Presented by: Pierre Cahuc (Sciences Po)
Co-author(s): Pauline Carry (CREST), Franck Malherbet (CREST), and Pedro S. Martins (Queen Mary University of London)

This paper examines a labor law reform implemented in Portugal in 2009 which restricted the use of fixed-term contracts in establishments created by large firms above a specific size threshold, covering about 10% of total employment. Drawing on linked employer-employee longitudinal data and regression discontinuity methods, we nd that, while the reform was successful in reducing the number of fixed-term jobs, it did not increase the number of permanent contracts and decreased employment in large firms. However, we nd evidence of positive spillovers to small firms that may bias reduced form estimates. To evaluate general equilibrium effects, we build and estimate a directed search and matching model with endogenous number of establishments and jobs. We find spillover effects that induce small biases on reduced form estimates but that significantly change the evaluation of the overall impact of the reform because they diffuse to the whole economy. We estimate that the reform slightly reduced aggregate employment and had negative effects on the welfare of employees and unemployed workers.

Sep 1

10:00 am - 10:20 am PDT

Break

Sep 1

10:20 am - 11:20 pm PDT

There’s More to Marriage than Love: The Effect of Legal Status and Cultural Distance on Intermarriages and Separations

Presented by: Jerome Adda (Bocconi University)
Co-author(s): Paolo Pinotti (Bocconi University) and Giulia Tura (University of Milan)

This paper analyses the marriage decisions of natives and migrants focusing on the role of legal status and cultural distance. We exploit the successive enlargements of the European Union as a natural experiment that granted legal status only to some groups of foreign immigrants. Using Italian administrative data on the universe of marriages and separations, we show that access to legal status reduces by 60 percent the probability of immigrants intermarrying with natives, and it increases by 20 percent the hazard rate of separation for mixed couples formed before legal status acquisition. Building on this evidence, we develop and structurally estimate a multidimensional equilibrium model of marriage and separation, where individuals match on observed and unobserved characteristics.
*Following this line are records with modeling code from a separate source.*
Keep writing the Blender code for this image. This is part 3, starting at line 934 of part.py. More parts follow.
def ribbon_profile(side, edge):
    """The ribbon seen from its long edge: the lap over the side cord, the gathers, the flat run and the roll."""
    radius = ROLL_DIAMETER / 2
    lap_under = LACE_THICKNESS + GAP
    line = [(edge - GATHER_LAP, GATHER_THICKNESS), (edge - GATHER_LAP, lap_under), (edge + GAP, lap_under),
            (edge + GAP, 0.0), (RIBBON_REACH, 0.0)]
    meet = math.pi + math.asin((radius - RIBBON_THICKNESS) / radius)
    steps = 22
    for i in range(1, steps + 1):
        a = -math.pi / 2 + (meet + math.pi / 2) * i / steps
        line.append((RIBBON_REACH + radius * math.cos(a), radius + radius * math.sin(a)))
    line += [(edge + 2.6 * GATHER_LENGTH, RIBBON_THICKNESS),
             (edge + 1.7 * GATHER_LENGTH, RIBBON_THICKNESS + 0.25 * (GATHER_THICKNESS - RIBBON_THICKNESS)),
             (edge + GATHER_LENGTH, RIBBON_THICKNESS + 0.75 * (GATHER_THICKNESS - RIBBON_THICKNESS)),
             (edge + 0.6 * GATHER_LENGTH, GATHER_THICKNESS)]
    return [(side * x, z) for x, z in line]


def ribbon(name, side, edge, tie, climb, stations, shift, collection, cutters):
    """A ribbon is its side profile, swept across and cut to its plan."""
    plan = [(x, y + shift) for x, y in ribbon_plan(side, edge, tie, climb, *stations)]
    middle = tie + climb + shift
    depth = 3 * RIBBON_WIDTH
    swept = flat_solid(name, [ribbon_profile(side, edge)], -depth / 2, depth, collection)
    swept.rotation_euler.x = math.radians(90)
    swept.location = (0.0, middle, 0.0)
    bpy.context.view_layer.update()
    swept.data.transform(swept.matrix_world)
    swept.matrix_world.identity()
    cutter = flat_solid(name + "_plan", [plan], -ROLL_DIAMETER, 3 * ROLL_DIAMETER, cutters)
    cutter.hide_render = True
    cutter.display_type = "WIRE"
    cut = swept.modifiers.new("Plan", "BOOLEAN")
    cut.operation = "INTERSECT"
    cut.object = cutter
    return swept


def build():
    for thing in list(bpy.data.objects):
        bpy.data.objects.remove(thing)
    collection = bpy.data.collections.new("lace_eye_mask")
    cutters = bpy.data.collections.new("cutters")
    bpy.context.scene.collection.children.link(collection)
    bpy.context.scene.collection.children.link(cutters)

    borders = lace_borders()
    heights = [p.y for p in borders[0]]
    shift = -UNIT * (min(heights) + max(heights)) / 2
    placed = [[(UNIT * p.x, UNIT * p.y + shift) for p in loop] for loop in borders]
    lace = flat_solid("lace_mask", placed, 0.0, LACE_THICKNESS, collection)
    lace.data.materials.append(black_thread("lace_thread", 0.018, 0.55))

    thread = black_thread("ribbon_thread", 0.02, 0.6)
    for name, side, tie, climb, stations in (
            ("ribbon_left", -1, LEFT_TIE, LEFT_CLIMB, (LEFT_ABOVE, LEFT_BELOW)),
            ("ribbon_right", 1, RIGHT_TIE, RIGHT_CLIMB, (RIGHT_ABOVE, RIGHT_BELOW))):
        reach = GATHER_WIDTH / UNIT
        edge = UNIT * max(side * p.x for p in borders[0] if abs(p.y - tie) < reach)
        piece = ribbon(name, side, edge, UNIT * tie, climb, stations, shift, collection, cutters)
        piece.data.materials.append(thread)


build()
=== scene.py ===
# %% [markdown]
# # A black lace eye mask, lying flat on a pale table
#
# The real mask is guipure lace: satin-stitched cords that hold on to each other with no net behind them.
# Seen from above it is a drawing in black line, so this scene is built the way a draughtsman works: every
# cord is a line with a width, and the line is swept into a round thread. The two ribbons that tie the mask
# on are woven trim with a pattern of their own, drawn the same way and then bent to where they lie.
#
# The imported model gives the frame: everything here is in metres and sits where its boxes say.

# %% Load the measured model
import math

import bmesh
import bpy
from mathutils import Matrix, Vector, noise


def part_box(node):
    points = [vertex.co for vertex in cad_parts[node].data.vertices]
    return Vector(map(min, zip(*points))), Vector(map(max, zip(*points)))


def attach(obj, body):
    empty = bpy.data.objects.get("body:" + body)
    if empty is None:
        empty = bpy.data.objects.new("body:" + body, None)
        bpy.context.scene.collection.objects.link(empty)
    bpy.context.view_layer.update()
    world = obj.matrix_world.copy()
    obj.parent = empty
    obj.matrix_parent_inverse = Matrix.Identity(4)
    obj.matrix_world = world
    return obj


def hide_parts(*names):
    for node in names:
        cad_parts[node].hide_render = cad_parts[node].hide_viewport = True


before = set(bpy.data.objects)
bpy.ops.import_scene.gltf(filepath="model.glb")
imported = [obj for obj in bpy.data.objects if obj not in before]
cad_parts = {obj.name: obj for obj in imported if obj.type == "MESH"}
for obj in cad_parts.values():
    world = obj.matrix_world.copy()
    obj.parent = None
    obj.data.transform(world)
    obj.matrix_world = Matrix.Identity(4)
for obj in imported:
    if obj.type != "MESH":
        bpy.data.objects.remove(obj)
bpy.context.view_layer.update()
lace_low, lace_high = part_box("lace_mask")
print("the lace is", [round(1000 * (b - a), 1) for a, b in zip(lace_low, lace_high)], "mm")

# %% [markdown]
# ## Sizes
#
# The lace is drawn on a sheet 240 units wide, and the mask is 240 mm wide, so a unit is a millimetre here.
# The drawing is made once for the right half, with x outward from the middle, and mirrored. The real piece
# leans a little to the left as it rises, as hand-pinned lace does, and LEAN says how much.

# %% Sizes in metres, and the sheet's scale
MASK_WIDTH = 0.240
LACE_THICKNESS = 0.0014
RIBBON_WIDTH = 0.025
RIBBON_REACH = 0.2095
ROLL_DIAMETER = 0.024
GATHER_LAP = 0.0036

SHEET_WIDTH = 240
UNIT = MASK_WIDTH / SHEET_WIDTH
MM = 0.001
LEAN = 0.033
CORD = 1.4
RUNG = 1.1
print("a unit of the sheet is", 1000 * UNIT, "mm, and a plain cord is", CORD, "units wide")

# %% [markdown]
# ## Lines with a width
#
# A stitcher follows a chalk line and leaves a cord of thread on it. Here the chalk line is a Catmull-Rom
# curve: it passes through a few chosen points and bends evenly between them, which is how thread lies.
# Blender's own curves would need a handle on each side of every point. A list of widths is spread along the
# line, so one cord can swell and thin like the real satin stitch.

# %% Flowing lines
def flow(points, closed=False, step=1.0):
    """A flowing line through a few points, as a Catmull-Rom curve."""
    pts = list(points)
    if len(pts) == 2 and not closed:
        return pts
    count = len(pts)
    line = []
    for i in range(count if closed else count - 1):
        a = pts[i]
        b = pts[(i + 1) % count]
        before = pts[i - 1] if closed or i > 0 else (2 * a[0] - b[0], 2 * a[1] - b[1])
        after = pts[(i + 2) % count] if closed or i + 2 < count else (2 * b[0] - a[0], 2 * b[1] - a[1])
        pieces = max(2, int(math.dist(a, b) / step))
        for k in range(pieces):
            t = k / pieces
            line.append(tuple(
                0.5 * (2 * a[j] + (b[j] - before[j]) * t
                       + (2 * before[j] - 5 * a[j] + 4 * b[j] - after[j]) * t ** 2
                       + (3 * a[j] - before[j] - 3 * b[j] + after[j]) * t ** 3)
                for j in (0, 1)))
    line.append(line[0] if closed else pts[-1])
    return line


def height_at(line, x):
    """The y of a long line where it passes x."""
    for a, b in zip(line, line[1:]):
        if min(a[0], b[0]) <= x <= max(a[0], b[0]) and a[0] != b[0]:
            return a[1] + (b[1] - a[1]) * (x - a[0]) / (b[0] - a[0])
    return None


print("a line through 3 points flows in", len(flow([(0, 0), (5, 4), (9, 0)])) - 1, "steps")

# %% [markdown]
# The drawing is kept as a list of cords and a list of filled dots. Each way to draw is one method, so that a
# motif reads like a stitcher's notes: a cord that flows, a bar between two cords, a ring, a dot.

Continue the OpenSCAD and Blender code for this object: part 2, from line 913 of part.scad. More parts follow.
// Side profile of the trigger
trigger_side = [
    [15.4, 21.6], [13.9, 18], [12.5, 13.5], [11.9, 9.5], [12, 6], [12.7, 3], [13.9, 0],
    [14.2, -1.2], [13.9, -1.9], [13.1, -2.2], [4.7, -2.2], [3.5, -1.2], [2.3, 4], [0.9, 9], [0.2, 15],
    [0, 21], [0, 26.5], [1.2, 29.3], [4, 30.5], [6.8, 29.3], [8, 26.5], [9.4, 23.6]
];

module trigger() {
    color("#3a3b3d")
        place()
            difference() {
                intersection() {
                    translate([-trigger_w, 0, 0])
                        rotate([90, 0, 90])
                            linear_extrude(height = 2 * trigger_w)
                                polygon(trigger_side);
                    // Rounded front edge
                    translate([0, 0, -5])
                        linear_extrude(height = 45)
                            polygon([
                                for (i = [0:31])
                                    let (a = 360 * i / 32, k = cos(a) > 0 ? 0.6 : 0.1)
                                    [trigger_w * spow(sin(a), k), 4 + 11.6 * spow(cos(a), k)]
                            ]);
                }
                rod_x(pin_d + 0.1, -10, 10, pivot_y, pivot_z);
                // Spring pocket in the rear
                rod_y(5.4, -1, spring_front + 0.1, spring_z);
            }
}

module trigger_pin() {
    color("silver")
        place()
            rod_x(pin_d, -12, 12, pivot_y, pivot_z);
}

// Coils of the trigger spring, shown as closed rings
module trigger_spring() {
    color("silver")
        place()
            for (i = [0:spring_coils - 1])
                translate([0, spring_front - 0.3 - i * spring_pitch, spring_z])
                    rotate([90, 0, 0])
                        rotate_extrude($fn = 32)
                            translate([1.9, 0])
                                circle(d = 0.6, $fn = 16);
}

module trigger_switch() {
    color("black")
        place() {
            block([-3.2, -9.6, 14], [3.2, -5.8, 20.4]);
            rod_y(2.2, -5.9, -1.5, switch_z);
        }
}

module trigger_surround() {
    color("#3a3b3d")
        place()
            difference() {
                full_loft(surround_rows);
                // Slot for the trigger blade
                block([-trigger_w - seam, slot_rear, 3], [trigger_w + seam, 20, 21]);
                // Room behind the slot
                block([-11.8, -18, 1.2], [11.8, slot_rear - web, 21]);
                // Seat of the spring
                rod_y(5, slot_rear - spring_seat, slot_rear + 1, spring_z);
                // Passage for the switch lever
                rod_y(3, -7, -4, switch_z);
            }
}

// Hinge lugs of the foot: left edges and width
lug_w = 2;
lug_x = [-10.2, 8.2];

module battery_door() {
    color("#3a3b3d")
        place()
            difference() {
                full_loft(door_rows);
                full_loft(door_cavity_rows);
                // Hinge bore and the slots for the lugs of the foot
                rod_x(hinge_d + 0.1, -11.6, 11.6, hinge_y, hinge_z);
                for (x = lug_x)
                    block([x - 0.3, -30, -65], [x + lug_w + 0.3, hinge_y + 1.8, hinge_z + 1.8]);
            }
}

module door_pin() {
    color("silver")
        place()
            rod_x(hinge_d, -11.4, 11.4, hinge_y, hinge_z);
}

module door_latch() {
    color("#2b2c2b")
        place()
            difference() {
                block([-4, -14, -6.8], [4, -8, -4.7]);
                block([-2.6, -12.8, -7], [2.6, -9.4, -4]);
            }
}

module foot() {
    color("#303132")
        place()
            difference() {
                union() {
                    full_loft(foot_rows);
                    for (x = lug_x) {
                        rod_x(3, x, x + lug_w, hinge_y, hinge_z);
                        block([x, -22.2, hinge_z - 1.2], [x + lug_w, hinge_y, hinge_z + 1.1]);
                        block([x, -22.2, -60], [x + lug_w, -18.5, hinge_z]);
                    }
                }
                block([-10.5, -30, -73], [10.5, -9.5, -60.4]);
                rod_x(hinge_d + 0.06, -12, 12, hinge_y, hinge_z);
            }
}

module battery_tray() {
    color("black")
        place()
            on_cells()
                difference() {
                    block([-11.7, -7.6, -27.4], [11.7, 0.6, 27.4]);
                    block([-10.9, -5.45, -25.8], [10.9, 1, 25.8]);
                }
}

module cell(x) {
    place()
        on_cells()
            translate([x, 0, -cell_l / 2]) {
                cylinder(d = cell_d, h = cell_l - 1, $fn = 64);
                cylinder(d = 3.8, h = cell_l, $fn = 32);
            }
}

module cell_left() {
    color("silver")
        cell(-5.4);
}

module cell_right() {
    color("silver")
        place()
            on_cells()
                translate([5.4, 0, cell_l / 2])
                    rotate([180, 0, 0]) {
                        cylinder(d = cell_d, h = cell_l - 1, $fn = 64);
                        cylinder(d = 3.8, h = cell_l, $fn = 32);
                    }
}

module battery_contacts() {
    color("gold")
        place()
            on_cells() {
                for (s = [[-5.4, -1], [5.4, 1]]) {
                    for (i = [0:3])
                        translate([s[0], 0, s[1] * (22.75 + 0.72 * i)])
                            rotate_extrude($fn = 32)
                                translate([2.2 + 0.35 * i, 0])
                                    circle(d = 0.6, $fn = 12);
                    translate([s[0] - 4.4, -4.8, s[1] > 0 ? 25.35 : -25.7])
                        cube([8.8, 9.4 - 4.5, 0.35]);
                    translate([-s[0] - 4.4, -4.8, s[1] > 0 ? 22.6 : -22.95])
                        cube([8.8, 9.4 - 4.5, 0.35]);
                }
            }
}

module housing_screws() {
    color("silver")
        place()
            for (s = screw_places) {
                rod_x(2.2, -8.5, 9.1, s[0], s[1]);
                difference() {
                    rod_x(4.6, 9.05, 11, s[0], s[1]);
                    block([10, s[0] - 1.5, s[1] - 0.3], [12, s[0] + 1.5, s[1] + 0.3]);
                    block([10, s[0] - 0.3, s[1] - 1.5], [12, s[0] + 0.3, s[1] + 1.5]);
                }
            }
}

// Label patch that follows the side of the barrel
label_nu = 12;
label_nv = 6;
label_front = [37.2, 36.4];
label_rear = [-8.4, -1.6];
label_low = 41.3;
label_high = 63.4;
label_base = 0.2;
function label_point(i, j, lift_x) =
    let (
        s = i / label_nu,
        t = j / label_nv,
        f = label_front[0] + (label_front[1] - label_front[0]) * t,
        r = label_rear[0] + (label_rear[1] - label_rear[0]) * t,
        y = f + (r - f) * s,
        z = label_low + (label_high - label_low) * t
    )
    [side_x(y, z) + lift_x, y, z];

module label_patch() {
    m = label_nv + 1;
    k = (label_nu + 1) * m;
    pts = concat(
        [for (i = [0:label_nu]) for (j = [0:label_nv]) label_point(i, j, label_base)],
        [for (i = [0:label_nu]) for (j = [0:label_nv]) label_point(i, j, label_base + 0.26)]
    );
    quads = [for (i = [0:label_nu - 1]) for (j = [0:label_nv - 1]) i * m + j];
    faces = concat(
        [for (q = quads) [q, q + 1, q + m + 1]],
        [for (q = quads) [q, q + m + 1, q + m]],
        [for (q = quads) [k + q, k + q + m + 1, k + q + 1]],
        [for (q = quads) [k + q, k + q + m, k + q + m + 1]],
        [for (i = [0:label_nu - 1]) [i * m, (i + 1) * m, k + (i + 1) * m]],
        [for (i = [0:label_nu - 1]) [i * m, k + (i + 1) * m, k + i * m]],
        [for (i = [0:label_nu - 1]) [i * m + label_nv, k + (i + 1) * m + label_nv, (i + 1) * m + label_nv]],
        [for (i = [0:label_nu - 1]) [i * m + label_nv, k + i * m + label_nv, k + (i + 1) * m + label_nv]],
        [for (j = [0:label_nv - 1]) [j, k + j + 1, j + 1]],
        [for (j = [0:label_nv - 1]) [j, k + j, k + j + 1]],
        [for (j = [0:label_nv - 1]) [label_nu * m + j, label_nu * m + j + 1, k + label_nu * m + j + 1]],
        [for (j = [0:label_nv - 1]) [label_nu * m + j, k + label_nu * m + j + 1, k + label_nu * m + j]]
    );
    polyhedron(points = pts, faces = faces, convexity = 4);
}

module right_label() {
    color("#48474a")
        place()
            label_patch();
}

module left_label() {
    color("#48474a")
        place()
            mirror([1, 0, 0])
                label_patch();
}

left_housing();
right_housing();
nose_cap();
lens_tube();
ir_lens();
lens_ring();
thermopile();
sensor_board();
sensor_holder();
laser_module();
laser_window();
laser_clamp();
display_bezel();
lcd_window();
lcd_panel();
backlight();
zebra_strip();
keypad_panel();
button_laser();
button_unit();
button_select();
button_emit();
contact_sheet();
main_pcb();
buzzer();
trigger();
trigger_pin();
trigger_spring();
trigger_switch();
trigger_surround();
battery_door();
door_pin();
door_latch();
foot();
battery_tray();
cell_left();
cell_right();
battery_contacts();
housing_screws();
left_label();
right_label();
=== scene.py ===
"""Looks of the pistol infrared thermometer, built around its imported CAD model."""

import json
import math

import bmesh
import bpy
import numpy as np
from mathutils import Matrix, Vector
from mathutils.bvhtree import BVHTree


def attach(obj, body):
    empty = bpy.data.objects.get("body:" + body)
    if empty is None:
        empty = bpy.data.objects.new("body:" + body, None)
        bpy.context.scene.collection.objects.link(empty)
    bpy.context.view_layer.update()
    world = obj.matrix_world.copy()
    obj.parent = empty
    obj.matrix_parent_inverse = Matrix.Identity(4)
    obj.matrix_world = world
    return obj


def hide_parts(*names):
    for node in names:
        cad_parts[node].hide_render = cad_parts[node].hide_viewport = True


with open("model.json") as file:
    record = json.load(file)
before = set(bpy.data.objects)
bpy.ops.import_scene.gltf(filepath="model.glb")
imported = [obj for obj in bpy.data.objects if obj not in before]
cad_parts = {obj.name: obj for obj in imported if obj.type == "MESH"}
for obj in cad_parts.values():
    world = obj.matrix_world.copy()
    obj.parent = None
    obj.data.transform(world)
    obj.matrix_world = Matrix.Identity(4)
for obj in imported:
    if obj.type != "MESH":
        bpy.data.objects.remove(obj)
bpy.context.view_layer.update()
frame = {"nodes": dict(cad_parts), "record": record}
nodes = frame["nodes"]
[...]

Allowing for trade-offs between cultural distance, legal status, and other socio-economic spousal characteristics, we quantify the role of legal status and the strength of cultural affinity. Through the evaluation of counterfactual policies, we show that granting legal status to migrants to foster their inclusion in the legal labor market paradoxically slows down the integration of minorities along cultural lines. We also show how recent migration waves will foster a gender marital imbalance within those communities.

Sep 1

11:20 am - 11:40 am PDT

Break

Sep 1

11:40 am - 12:40 pm PDT

Minimum Wage and Welfare

Presented by: Simon Mongey (University of Chicago)
Co-author(s): David Berger (Duke University) and Kyle Herkenhoff (Federal Reserve Bank of Minneapolis and University of Minnesota)

What is the optimal minimum wage? We provide a novel characterization of oligopsonistic labor markets under minimum wages with worker and firm heterogeneity. We then characterize how a macroeconomy with many such markets aggregates to yield two ‘wedges’ implied by minimum wages. The first is an aggregate shadow markdown, that narrows with minimum wage hikes, then tightens as many firms ration employment. The second reflects misallocation, which improves for small values of the minimum wage but steeply worsens at higher values. In our quantitative model, which features worker heterogeneity and replicates recent empirical papers in the minimum wage literature, these effects yield a hump-shaped profile of welfare with respect to the minimum wage.
 

Sep 1

12:40 pm - 1:00 pm PDT

Break

Sep 1

1:00 pm - 2:00 pm PDT

Why Do Larger Firms Have Lower Labor Shares?

Presented by: Thibaut Lamadon (University of Chicago)
Co-author(s): Jack Light (University of Chicago), Tom Meling (University of Chicago), and Magne Mogstad (University of Chicago)

We use population panel data on firms and workers in Norway to estimate how a firm's output, use of input factors, and payment to labor change in response to exogenous changes in revenues due to shifts in its product demand or productivity. These estimates allow us to draw causal inferences about how firms change the way they produce as they grow and why larger firms have lower labor shares. We develop and estimate a model to quantify the relative importance of three sources for variation in labor shares across firms: i) the shape of the labor supply curve facing the firm, ii) differences in the returns to scale between labor and other inputs, and iii) heterogeneity across firms in the output elasticities of input factors. We employ instrument variable strategies to isolate plausibly exogenous sources of variation in the revenues of firms. We compare these instrumental variable estimates to OLS estimates and document the biases that arise when using cross-sectional data to draw conclusions about how firms grow and why larger firms have lower labor shares.